No, as a veteran club organiser and singer of some thirty years standing (and sitting), I totally agree; but with live folk music, just like books, it is nice to know where to look for it when you want it.
"I'm sure you are aware that there are at least 500 books that adhere to a broader definition of folk as well."
Have to admit I didn't know there were that many, but I can't think of one that sets down an alernative definition in black-and-white.
Was really responding to SS's half-a-dozen whining traddies snide.
One of my problems with all this is the insults to injury bit.
At the height of my folk-clubbing, while I always had one or two permanent clubs to go to, I always made a point of visiting as many others as possible, sometimes four or five times a week.
Gradually these prove so unsatisfactory that they dwindled down to my two regulars.
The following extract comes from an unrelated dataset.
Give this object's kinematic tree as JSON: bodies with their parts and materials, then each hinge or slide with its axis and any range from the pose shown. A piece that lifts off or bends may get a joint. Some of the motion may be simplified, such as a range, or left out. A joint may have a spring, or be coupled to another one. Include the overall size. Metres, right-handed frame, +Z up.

Not only was I listening to less and less 'folk proper' but quite often the standards were appalling in the terms of what the performers were doing.
We got pop wannabes who would have been booed off the stage of the back room of my local, music hall performers who couldn't manage a comic song if it would save them from imminent execution, and would-be opera singers who would make Florence Foster Jenkins sound like Maria Callas.
The folk scene was becoming a refuge for rejects who weren't good enough to make their way in their own chsoen forms - a cultural dustbin.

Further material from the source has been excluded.